_Work to complete_.
Extract each line of the data and write it out again exactly.

_Data section_.
===============

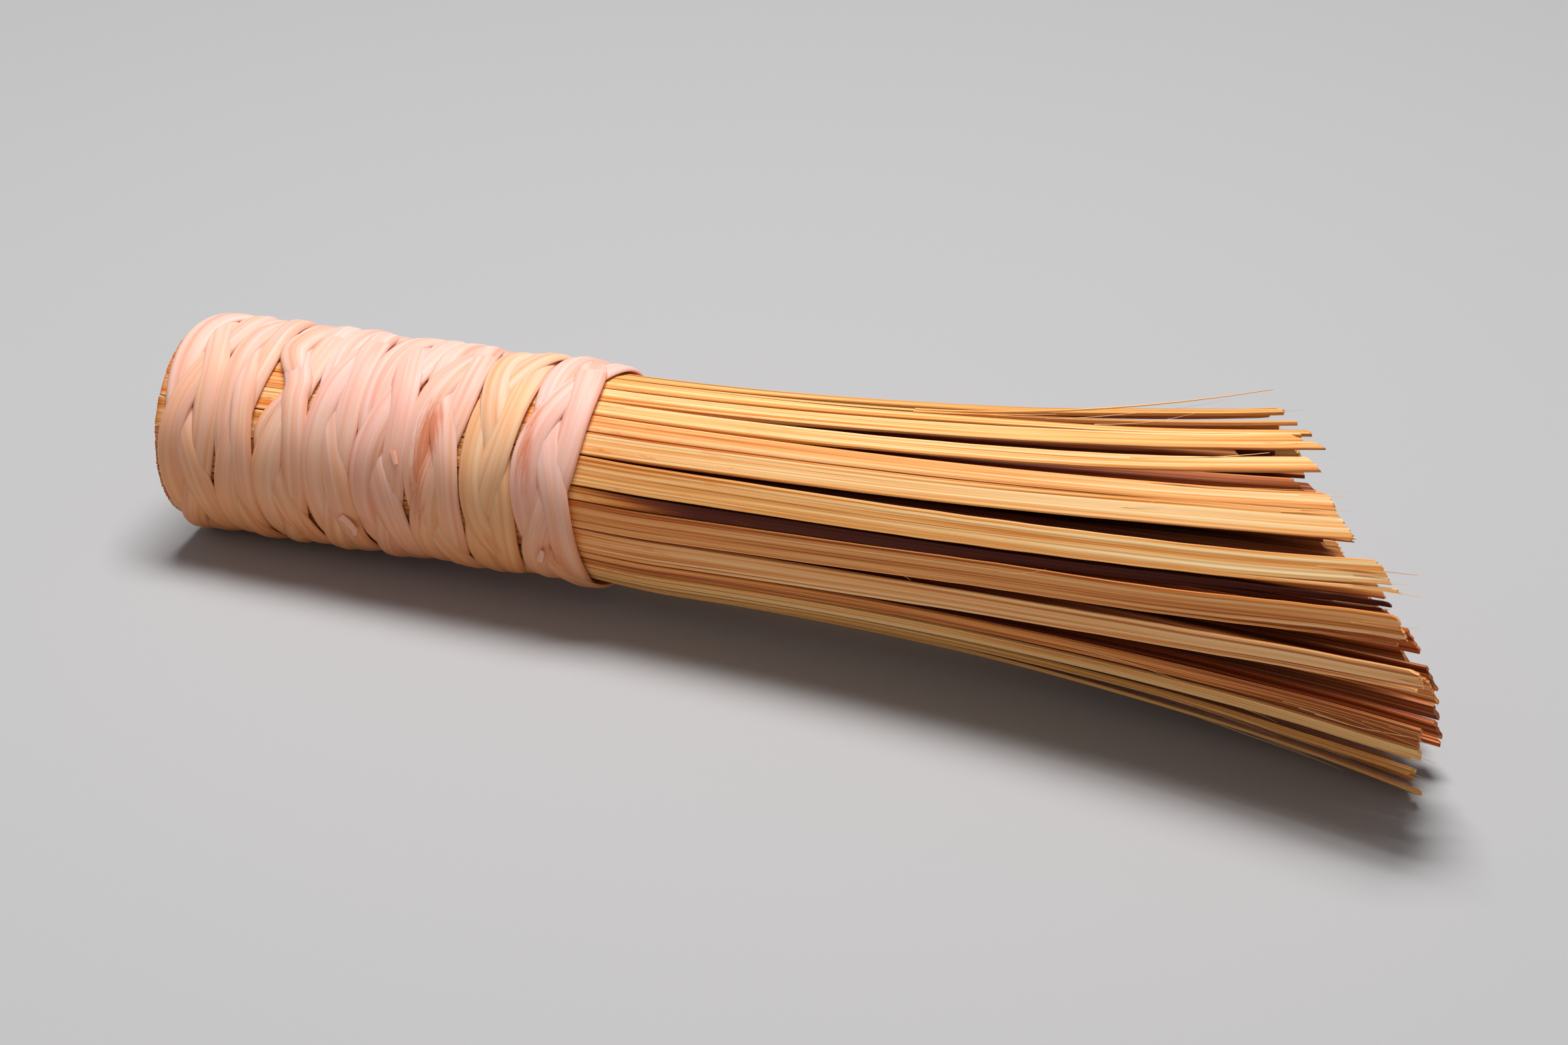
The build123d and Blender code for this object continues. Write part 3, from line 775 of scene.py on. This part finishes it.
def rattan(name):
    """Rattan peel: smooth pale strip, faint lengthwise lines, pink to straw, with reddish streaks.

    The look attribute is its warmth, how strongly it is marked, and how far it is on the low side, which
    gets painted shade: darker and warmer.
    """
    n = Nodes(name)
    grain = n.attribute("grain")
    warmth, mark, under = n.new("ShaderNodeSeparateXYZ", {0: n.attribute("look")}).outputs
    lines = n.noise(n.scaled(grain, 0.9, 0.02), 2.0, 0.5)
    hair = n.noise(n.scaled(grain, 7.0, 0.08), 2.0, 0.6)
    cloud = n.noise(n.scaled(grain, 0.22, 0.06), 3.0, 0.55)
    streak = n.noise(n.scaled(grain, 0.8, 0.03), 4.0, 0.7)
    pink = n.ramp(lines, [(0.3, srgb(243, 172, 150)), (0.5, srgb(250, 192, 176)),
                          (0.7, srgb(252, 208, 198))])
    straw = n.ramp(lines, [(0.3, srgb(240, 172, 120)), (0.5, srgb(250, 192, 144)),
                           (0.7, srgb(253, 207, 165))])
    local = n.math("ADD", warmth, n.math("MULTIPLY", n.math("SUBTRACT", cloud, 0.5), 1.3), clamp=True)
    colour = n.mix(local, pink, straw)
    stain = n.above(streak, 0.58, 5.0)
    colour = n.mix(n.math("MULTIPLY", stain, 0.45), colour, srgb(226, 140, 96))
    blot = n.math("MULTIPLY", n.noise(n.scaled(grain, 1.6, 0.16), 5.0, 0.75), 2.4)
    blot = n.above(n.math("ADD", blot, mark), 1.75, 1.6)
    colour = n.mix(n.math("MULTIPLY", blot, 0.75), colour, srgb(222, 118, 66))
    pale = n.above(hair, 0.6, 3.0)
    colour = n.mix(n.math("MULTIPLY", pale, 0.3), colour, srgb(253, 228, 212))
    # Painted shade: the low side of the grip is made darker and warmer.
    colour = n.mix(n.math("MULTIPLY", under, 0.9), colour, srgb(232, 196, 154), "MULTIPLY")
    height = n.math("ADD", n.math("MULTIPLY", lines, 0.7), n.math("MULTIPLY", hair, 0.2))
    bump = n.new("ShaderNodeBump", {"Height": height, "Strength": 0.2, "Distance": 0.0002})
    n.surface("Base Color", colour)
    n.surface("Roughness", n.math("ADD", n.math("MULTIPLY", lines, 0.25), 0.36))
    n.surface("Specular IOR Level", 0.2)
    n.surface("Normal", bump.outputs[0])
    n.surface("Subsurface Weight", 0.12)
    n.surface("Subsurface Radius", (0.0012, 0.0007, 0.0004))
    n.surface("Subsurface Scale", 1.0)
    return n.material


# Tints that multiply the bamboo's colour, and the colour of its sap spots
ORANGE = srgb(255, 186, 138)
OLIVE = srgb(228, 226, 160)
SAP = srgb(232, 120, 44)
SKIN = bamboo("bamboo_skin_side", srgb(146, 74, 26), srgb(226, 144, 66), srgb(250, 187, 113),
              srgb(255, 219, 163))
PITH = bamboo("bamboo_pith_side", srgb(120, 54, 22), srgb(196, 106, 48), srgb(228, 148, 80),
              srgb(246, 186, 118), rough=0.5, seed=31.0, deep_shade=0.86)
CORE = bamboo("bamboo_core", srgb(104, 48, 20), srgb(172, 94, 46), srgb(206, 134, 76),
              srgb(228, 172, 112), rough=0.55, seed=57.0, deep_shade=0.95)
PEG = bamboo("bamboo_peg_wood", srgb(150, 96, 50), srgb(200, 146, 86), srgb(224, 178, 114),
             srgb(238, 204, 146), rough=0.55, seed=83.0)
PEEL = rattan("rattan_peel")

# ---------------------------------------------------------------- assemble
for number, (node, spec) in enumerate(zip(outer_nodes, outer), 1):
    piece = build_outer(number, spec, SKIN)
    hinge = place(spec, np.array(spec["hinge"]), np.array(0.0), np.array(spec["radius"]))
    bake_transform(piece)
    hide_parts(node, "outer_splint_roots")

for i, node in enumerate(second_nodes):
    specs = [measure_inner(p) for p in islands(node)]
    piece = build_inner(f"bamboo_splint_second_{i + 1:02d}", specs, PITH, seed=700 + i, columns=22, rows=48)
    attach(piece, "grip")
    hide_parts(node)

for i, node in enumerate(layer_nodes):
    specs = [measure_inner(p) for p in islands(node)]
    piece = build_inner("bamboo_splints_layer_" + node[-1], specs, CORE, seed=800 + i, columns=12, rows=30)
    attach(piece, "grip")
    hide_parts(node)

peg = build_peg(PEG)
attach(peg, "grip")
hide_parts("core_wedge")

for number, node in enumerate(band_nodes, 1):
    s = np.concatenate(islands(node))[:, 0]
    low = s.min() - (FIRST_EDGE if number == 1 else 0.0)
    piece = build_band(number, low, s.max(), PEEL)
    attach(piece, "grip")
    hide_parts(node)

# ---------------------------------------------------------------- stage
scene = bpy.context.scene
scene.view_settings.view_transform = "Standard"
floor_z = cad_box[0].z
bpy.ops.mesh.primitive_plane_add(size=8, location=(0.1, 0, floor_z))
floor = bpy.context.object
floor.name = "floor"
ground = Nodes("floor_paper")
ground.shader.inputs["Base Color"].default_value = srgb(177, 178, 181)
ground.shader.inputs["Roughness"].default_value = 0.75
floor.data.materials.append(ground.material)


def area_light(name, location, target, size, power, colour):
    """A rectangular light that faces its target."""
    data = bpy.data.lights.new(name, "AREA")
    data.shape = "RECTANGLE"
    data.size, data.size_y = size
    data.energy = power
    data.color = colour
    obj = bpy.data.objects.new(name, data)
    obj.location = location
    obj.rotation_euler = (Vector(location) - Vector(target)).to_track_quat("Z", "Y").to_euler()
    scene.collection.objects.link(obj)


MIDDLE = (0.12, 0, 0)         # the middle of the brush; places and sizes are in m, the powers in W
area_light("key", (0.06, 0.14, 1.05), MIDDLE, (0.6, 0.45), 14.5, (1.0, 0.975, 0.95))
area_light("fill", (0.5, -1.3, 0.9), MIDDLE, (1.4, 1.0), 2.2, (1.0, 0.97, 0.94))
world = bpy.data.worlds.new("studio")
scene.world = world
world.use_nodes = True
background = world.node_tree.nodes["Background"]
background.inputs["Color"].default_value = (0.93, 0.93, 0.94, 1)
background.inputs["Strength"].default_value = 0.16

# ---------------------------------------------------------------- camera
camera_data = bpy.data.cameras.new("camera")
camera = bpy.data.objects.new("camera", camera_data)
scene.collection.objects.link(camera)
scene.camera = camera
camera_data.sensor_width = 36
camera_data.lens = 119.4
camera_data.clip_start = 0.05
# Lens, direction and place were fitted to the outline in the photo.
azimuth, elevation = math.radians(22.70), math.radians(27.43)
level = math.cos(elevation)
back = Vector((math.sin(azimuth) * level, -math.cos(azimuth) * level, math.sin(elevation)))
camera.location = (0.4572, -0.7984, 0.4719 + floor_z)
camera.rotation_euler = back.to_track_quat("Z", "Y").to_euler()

===============

_Written reply_.
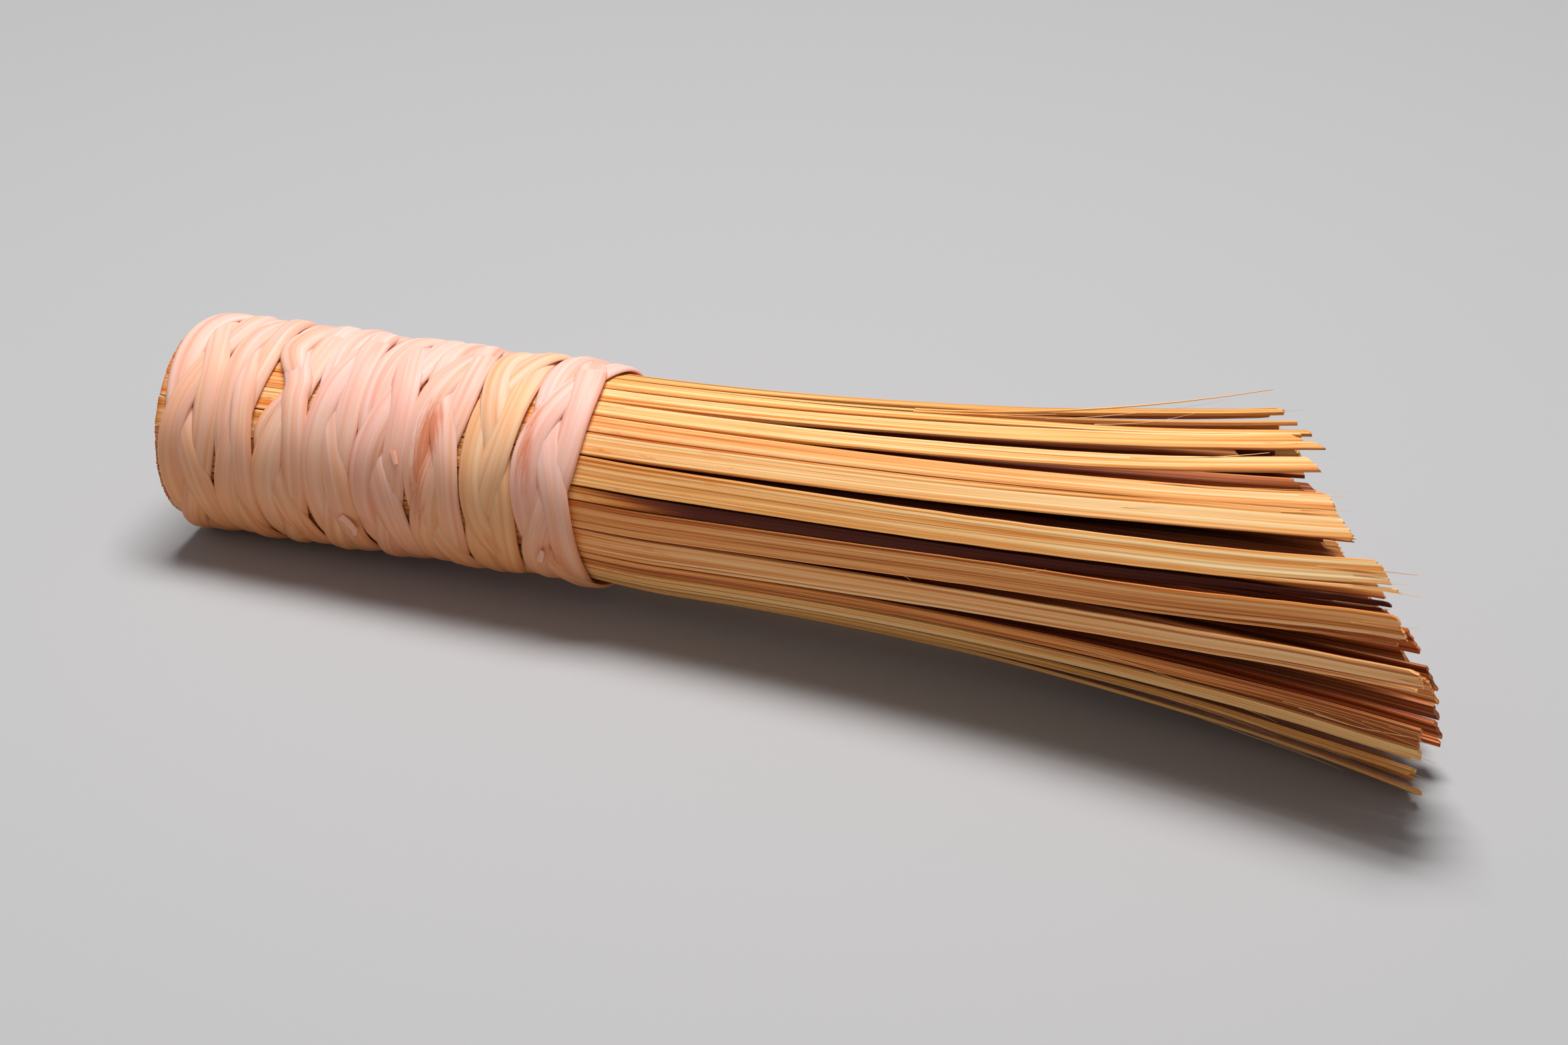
The build123d and Blender code for this object continues. Write part 3, from line 775 of scene.py on. This part finishes it.
def rattan(name):
    """Rattan peel: smooth pale strip, faint lengthwise lines, pink to straw, with reddish streaks.

    The look attribute is its warmth, how strongly it is marked, and how far it is on the low side, which
    gets painted shade: darker and warmer.
    """
    n = Nodes(name)
    grain = n.attribute("grain")
    warmth, mark, under = n.new("ShaderNodeSeparateXYZ", {0: n.attribute("look")}).outputs
    lines = n.noise(n.scaled(grain, 0.9, 0.02), 2.0, 0.5)
    hair = n.noise(n.scaled(grain, 7.0, 0.08), 2.0, 0.6)
    cloud = n.noise(n.scaled(grain, 0.22, 0.06), 3.0, 0.55)
    streak = n.noise(n.scaled(grain, 0.8, 0.03), 4.0, 0.7)
    pink = n.ramp(lines, [(0.3, srgb(243, 172, 150)), (0.5, srgb(250, 192, 176)),
                          (0.7, srgb(252, 208, 198))])
    straw = n.ramp(lines, [(0.3, srgb(240, 172, 120)), (0.5, srgb(250, 192, 144)),
                           (0.7, srgb(253, 207, 165))])
    local = n.math("ADD", warmth, n.math("MULTIPLY", n.math("SUBTRACT", cloud, 0.5), 1.3), clamp=True)
    colour = n.mix(local, pink, straw)
    stain = n.above(streak, 0.58, 5.0)
    colour = n.mix(n.math("MULTIPLY", stain, 0.45), colour, srgb(226, 140, 96))
    blot = n.math("MULTIPLY", n.noise(n.scaled(grain, 1.6, 0.16), 5.0, 0.75), 2.4)
    blot = n.above(n.math("ADD", blot, mark), 1.75, 1.6)
    colour = n.mix(n.math("MULTIPLY", blot, 0.75), colour, srgb(222, 118, 66))
    pale = n.above(hair, 0.6, 3.0)
    colour = n.mix(n.math("MULTIPLY", pale, 0.3), colour, srgb(253, 228, 212))
    # Painted shade: the low side of the grip is made darker and warmer.
    colour = n.mix(n.math("MULTIPLY", under, 0.9), colour, srgb(232, 196, 154), "MULTIPLY")
    height = n.math("ADD", n.math("MULTIPLY", lines, 0.7), n.math("MULTIPLY", hair, 0.2))
    bump = n.new("ShaderNodeBump", {"Height": height, "Strength": 0.2, "Distance": 0.0002})
    n.surface("Base Color", colour)
    n.surface("Roughness", n.math("ADD", n.math("MULTIPLY", lines, 0.25), 0.36))
    n.surface("Specular IOR Level", 0.2)
    n.surface("Normal", bump.outputs[0])
    n.surface("Subsurface Weight", 0.12)
    n.surface("Subsurface Radius", (0.0012, 0.0007, 0.0004))
    n.surface("Subsurface Scale", 1.0)
    return n.material


# Tints that multiply the bamboo's colour, and the colour of its sap spots
ORANGE = srgb(255, 186, 138)
OLIVE = srgb(228, 226, 160)
SAP = srgb(232, 120, 44)
SKIN = bamboo("bamboo_skin_side", srgb(146, 74, 26), srgb(226, 144, 66), srgb(250, 187, 113),
              srgb(255, 219, 163))
PITH = bamboo("bamboo_pith_side", srgb(120, 54, 22), srgb(196, 106, 48), srgb(228, 148, 80),
              srgb(246, 186, 118), rough=0.5, seed=31.0, deep_shade=0.86)
CORE = bamboo("bamboo_core", srgb(104, 48, 20), srgb(172, 94, 46), srgb(206, 134, 76),
              srgb(228, 172, 112), rough=0.55, seed=57.0, deep_shade=0.95)
PEG = bamboo("bamboo_peg_wood", srgb(150, 96, 50), srgb(200, 146, 86), srgb(224, 178, 114),
             srgb(238, 204, 146), rough=0.55, seed=83.0)
PEEL = rattan("rattan_peel")

# ---------------------------------------------------------------- assemble
for number, (node, spec) in enumerate(zip(outer_nodes, outer), 1):
    piece = build_outer(number, spec, SKIN)
    hinge = place(spec, np.array(spec["hinge"]), np.array(0.0), np.array(spec["radius"]))
    bake_transform(piece)
    hide_parts(node, "outer_splint_roots")

for i, node in enumerate(second_nodes):
    specs = [measure_inner(p) for p in islands(node)]
    piece = build_inner(f"bamboo_splint_second_{i + 1:02d}", specs, PITH, seed=700 + i, columns=22, rows=48)
    attach(piece, "grip")
    hide_parts(node)

for i, node in enumerate(layer_nodes):
    specs = [measure_inner(p) for p in islands(node)]
    piece = build_inner("bamboo_splints_layer_" + node[-1], specs, CORE, seed=800 + i, columns=12, rows=30)
    attach(piece, "grip")
    hide_parts(node)

peg = build_peg(PEG)
attach(peg, "grip")
hide_parts("core_wedge")

for number, node in enumerate(band_nodes, 1):
    s = np.concatenate(islands(node))[:, 0]
    low = s.min() - (FIRST_EDGE if number == 1 else 0.0)
    piece = build_band(number, low, s.max(), PEEL)
    attach(piece, "grip")
    hide_parts(node)

# ---------------------------------------------------------------- stage
scene = bpy.context.scene
scene.view_settings.view_transform = "Standard"
floor_z = cad_box[0].z
bpy.ops.mesh.primitive_plane_add(size=8, location=(0.1, 0, floor_z))
floor = bpy.context.object
floor.name = "floor"
ground = Nodes("floor_paper")
ground.shader.inputs["Base Color"].default_value = srgb(177, 178, 181)
ground.shader.inputs["Roughness"].default_value = 0.75
floor.data.materials.append(ground.material)


def area_light(name, location, target, size, power, colour):
    """A rectangular light that faces its target."""
    data = bpy.data.lights.new(name, "AREA")
    data.shape = "RECTANGLE"
    data.size, data.size_y = size
    data.energy = power
    data.color = colour
    obj = bpy.data.objects.new(name, data)
    obj.location = location
    obj.rotation_euler = (Vector(location) - Vector(target)).to_track_quat("Z", "Y").to_euler()
    scene.collection.objects.link(obj)


MIDDLE = (0.12, 0, 0)         # the middle of the brush; places and sizes are in m, the powers in W
area_light("key", (0.06, 0.14, 1.05), MIDDLE, (0.6, 0.45), 14.5, (1.0, 0.975, 0.95))
area_light("fill", (0.5, -1.3, 0.9), MIDDLE, (1.4, 1.0), 2.2, (1.0, 0.97, 0.94))
world = bpy.data.worlds.new("studio")
scene.world = world
world.use_nodes = True
background = world.node_tree.nodes["Background"]
background.inputs["Color"].default_value = (0.93, 0.93, 0.94, 1)
background.inputs["Strength"].default_value = 0.16

# ---------------------------------------------------------------- camera
camera_data = bpy.data.cameras.new("camera")
camera = bpy.data.objects.new("camera", camera_data)
scene.collection.objects.link(camera)
scene.camera = camera
camera_data.sensor_width = 36
camera_data.lens = 119.4
camera_data.clip_start = 0.05
# Lens, direction and place were fitted to the outline in the photo.
azimuth, elevation = math.radians(22.70), math.radians(27.43)
level = math.cos(elevation)
back = Vector((math.sin(azimuth) * level, -math.cos(azimuth) * level, math.sin(elevation)))
camera.location = (0.4572, -0.7984, 0.4719 + floor_z)
camera.rotation_euler = back.to_track_quat("Z", "Y").to_euler()